The chairwoman of the Police Association West Region has said that police special tactics, known as Särskild polistaktik or SPT, should be available across Sweden, to use in demonstrations similar to those during the Easter weekend.

Calls for special police tactics to be available across Sweden

SPT, (Särskild polistaktik), is a tactic where the police work with communication rather than physical measures to reduce the risk of conflicts during events like demonstrations.

Tactics include knowledge about how social movements function and how crowds act, as well as understanding how individuals and groups act in a given situation. Police may attempt to engage in collaboration and trust building, which they are specially trained to do.

Katharina von Sydow, chairwoman of the Police Association West Region, told Swedish Radio P4 West that the concept should exist throughout the country.

“We have nothing to defend ourselves within 10 to 15 metres. We need tools to stop this type of violent riot without doing too much damage,” she said.

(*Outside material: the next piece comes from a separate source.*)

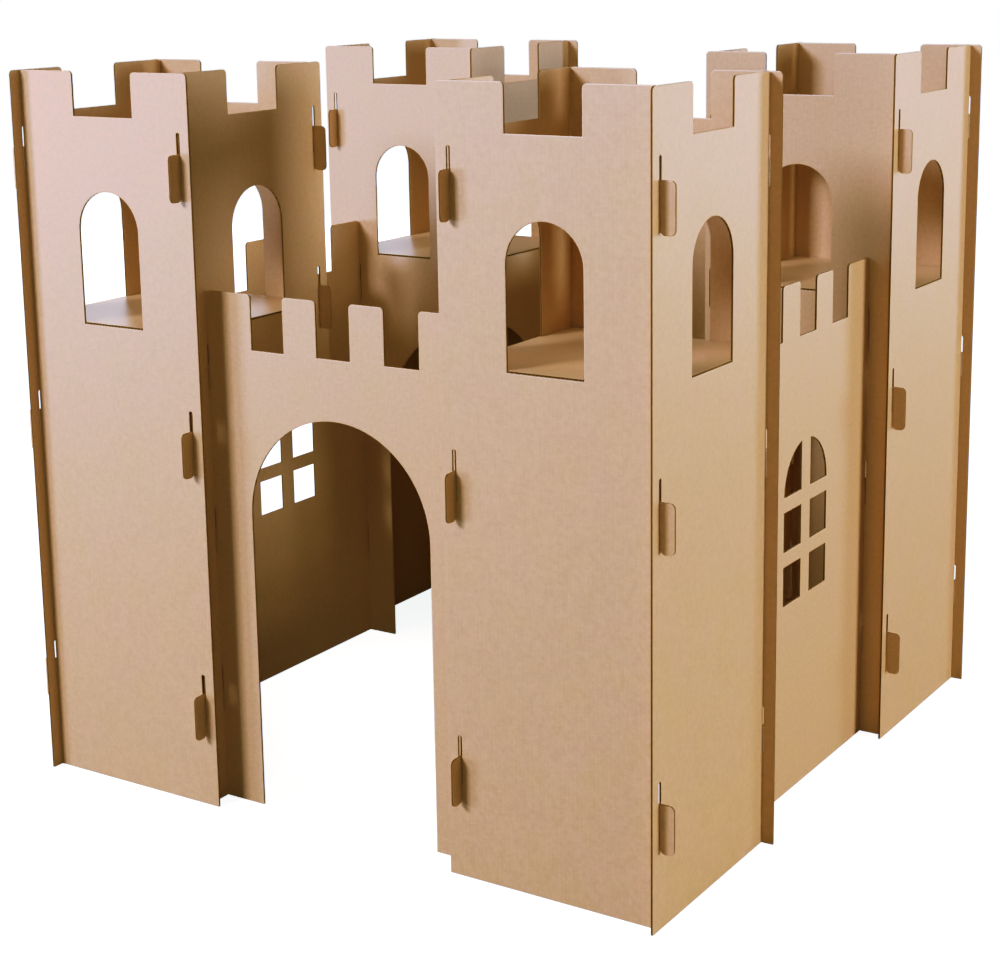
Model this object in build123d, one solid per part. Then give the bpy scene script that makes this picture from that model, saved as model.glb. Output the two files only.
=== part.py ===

SPT is used in the West region, the South region and in Stockholm, which doesn’t cover all the places where the Easter weekend riots took place.

In the wake of the riots, police unions and the police’s chief safety representative had a meeting with the National Police Chief, Anders Tornberg, and demanded an evaluation of the police’s work. Katharina von Sydow now hopes that the tactics will be introduced everywhere.

“This concept must exist throughout the country”, she said.

During the Easter weekend around 200 people were involved in riots after a planned demonstration by anti-Muslim Danish politician Rasmus Paludan and his party Stram Kurs (Hard Line), that included the burning of the Muslim holy book, the Koran.

Police revealed on Friday that at least 104 officers were injured in counter-demonstrations that they say were hijacked by criminal gangs intent on targeting the police. 

Forty people were arrested and police are continuing to investigate the violent riots for which they admitted they were unprepared. 

Paludan’s application for another demonstration this weekend was rejected by police.

In Norway on Saturday, police used tear gas against several people during a Koran-burning demonstration after hundreds of counter-demonstrators clashed with police in the town of Sandefjord.